My father sexually abused me for 16 years of my life from an early age. He is now 90 and has dementia/Alzheimer's. He hasn't acted inappropriately toward me for 40 years. However, on a recent visit (he and my mom still live on their own), he touched me inappropriately, made lewd remarks to me and exposed himself to me. Each of these incidents took place while my mom wasn't in the room (just like it was when I was a child). While I thought I could handle it, emotionally I was taken back to a place I never wanted to revisit. I am unable to fine any research on the subject of sexual offenders and dementia. I called his neurologist and asked for a return call - nearly 2 weeks later I still haven't heard from him. I spoke with his Primary Care Dr. who said the medication he is taking for Parkinson's may increase his dopamine levels which in turn increase his libido. While I know that sexual aggression is common in people with dementia, I am extremely concerned about his behavior due to my history. I repeatedly told him his behavior was highly inappropriate and walked away, but I wanted to run as far away as I could get. I've warned my mother of the behavior and asked her to stay close to him when they are in public keeping her eyes and ears open - she may need to diffuse a situation. Worse - what if he actually touches someone or says something vulgar and they file criminal charges??? I am unnerved by these incidents. I need to assess their living situation on a quarterly basis (they are on the East Coast and I am in the Southwest). I do not think I can put myself in that vulnerable position again ....how do I handle this??

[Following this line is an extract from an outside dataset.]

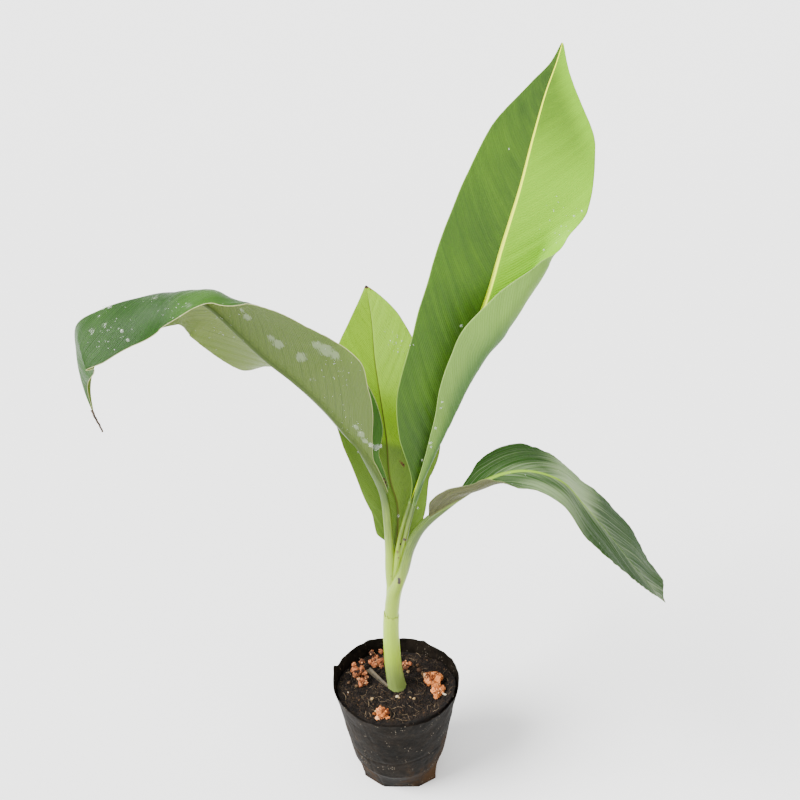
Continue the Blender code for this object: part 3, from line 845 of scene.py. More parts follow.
BAG_TURNS = 300
BAG_ROWS = 120
CREASE_SEED = 11
CREASES = 16
BELT_HEIGHT = 47
BELT_WIDTH = 1.6
BELT_DEPTH = 0.35

# Raised back of the rim: the directions where it starts, is full, begins to sink and has gone
RIM_STEP = (math.radians(58), math.radians(63), math.radians(140), math.radians(170))

# Ear of the rim: its direction, its half width in radians and its rise
RIM_EAR = (math.radians(170), 0.07, 5.2)
EAR_BULGE = 0.9


def flat_reach(turn):
    """How far the flat film between two folds is from the middle at the foot."""
    first, reach = FOLDS[0]
    places = np.array([place for place, _ in FOLDS] + [first + 360])
    reaches = np.array([away for _, away in FOLDS] + [reach])
    away = (np.degrees(turn) + 90 - first) % 360 + first
    i = np.clip(np.searchsorted(places, away, side="right") - 1, 0, len(FOLDS) - 1)
    past, left = np.radians(away - places[i]), np.radians(places[i + 1] - away)
    near, far = reaches[i], reaches[i + 1]
    return near * far * np.sin(past + left) / (near * np.sin(past) + far * np.sin(left))


def bag_radius(height, turn):
    """Radius of the bag's outside. Low down it has flats between folds, one flat at the front."""
    radius = np.interp(height, [h for h, _ in BAG_PROFILE], [r for _, r in BAG_PROFILE])
    strength = np.clip(1 - height / FLATS_END, 0, 1) * FLATS_STRENGTH
    uneven = 1 + OVAL * np.sin(2 * turn + 0.6) + RIPPLE * np.sin(5 * turn + 2.0 + height / 40)
    return radius * uneven * (1 - strength) + flat_reach(turn) * strength


def bag_places(height, turn, inset):
    radius = bag_radius(height, turn) - inset
    x = BAG_LEAN * (1 - height / BAG_HEIGHT) + radius * np.cos(turn)
    return np.stack([x, radius * np.sin(turn), height], axis=-1)


def turn_away(turn, place):
    return (turn - place + math.pi) % math.tau - math.pi


def bag_creases(height, turn):
    """Inward creases that lean a little, and a shallow belt all round."""
    draw = np.random.default_rng(CREASE_SEED)
    depth = np.zeros_like(height)
    for _ in range(CREASES):
        place, lean = draw.uniform(0, math.tau), draw.uniform(-0.006, 0.006)
        middle, reach = draw.uniform(10, 90), draw.uniform(14, 40)
        width, deep = draw.uniform(0.02, 0.05), draw.uniform(0.25, 0.7)
        off = turn_away(turn, place + lean * (height - middle)) / width
        depth += deep * np.exp(-(off**2)) * np.exp(-(((height - middle) / reach) ** 2))
    belt = np.exp(-(((height - BELT_HEIGHT + 3 * np.sin(2 * turn)) / BELT_WIDTH) ** 2))
    return depth + BELT_DEPTH * belt


def bag_piece():
    """Outside wall, rim with its step and ear, and inside wall, closed under the soil."""
    turns = full_turn(BAG_TURNS)
    rim = BAG_HEIGHT + RIM_SWAY * np.sin(3 * turns + 1.0) + RIM_RIPPLE * np.sin(7 * turns)
    rim += RIM_LIFT + RIM_SIDES * np.cos(turns) ** 2
    rim += 0.35 * np.sin(19 * turns + 0.4) + 0.25 * np.sin(31 * turns)
    low, high, until, gone = RIM_STEP
    rim += RIM_BACK * smooth_step(turns, low, high) * smooth_step(turns, gone, until)
    place, width, rise = RIM_EAR
    rim += rise * np.exp(-((turn_away(turns, place) / width) ** 2))
    shares = np.linspace(0, 1, BAG_ROWS) ** 0.9
    heights = shares[:, None] * rim[None, :]
    turn = np.broadcast_to(turns[None, :], heights.shape)
    outside = bag_places(heights, turn, bag_creases(heights, turn))
    rough = grain(outside, 13.0, 2.0) * 0.45 + grain(outside, 5.0, 3.0) * 0.16
    rough *= smooth_step(heights, 0, 6)
    ear = EAR_BULGE * np.exp(-((turn_away(turn, place) / width) ** 2)) * smooth_step(heights, 70, 100)
    outward = np.stack([np.cos(turn), np.sin(turn), np.zeros_like(turn)], axis=-1)
    outside += outward * (rough + ear)[..., None]
    inside = outside - outward * BAG_WALL
    inside[0, :, 2] += BAG_WALL
    return tube_mesh("bag_film", np.concatenate([outside, inside[::-1]]))


def bag_shade():
    """Black film with a dull shine, brown dirt low down at its sides and pale specks of dust."""
    sheet = Sheet("bag_film")
    place = sheet.object_place()
    side = sheet.maths("ABSOLUTE", sheet.node("ShaderNodeSeparateXYZ", sockets={0: place}, out="X"))
    cloud = sheet.noise(place, scale=38.0, detail=4.0, roughness=0.65)
    drag = sheet.noise(sheet.stretch(place, (1.0, 1.0, 0.45)), scale=60.0, detail=4.0, roughness=0.65)
    mottle = sheet.noise(place, scale=210.0, detail=3.0, roughness=0.75)
    base = sheet.stain(ink(9, 8, 6), ink(27, 22, 17), cloud * 0.6 + mottle * 0.4, 0.35, 0.65)
    dirt = cloud * 0.8 + drag * 0.5 + mottle * 0.3 + side * 7.0 - sheet.height() * 5.0
    dirt = sheet.window(dirt, 0.78, 1.12)
    base = sheet.blend(dirt * 0.75, base, ink(62, 44, 27))
    base = sheet.stain(base, ink(58, 50, 40), drag * 0.7 + mottle * 0.5, 0.66, 0.84, 0.45)
    speck = sheet.cells(place, 420.0)
    chosen = sheet.window(sheet.noise(place, scale=90.0, detail=1.0), 0.56, 0.66)
    base = sheet.stain(base, ink(140, 130, 114), speck, 0.26, 0.1, chosen * 0.7)
    scratch = sheet.noise(sheet.stretch(place, (1.0, 1.0, 0.16)), scale=500.0, detail=1.0)
    base = sheet.stain(base, ink(120, 110, 96), scratch, 0.7, 0.78, chosen * 0.5)
    roughness = 0.5 + cloud * 0.16 + dirt * 0.3
    wrinkle = sheet.noise(sheet.stretch(place, (1.0, 1.0, 0.7)), scale=90.0, detail=4.0, roughness=0.6)
    folds = sheet.bump(wrinkle, 0.0012)
    grit = sheet.bump(mottle, 0.0003, below=folds)
    return sheet.surface(Base_Color=base, Roughness=roughness, Normal=grit, IOR=1.2, Specular_IOR_Level=0.2)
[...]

As for protecting other people and keeping him out of legal trouble, I don't think that is your responsibility. You have shared your concerns with your mother. I think it is up to her to deal with it.
Good luck to you!
The moment I saw this, I thought "YUCK." But, it sure isn't your fault and what an awful way for him to treat you. I don't blame you for wanting to see your therapist, that's exactly what I'd be doing.

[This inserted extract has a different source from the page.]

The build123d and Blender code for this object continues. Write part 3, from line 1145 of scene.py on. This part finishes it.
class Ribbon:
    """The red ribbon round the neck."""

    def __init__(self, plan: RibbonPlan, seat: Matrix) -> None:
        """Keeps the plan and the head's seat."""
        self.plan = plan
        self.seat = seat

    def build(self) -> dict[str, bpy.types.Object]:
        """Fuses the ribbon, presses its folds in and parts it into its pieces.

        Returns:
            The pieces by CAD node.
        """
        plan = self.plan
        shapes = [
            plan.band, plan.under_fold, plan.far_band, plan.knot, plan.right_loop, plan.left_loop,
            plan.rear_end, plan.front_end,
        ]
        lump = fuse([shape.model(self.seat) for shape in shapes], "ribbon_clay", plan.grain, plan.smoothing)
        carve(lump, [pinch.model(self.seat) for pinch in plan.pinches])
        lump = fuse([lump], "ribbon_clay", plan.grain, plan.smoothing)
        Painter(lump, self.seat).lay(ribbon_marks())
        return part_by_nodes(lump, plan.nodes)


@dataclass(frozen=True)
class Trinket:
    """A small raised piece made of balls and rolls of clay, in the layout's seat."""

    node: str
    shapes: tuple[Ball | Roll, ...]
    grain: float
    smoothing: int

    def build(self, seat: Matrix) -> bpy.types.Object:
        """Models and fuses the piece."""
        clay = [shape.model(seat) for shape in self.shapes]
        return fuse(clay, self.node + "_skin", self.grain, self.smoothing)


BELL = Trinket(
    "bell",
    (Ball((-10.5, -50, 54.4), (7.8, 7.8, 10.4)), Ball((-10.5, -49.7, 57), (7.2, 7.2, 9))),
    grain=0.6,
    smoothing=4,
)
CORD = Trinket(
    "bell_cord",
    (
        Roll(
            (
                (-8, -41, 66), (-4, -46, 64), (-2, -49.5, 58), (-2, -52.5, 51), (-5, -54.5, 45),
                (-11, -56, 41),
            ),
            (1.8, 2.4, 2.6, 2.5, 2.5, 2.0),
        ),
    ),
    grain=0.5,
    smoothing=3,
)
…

I agree with the people who said, "take care of yourself."
I would like to know what meds you folks are talking about so I might be able to address the issue with his PCP. He does not take any meds for the dementia. He does, however, have COPD, glucoma, and heartburn all the time which he "treats" with Pepcid or Prevacid, tums and the like. For his COPD he uses Spiriva, Advair, nebulizer and his rescue inhaler. For his glucoma he is using Xalatan. Would any of these meds have anything to do with this or maybe a combination of these?
I have friends who have been sexually abused as children and it isn't a nice thing to hear but some have been able to put it behind them and others it is still very much up front. I feel so sorry for all and I wish I could do something. I try and be a good listener and show a lot of love and support. God Bless.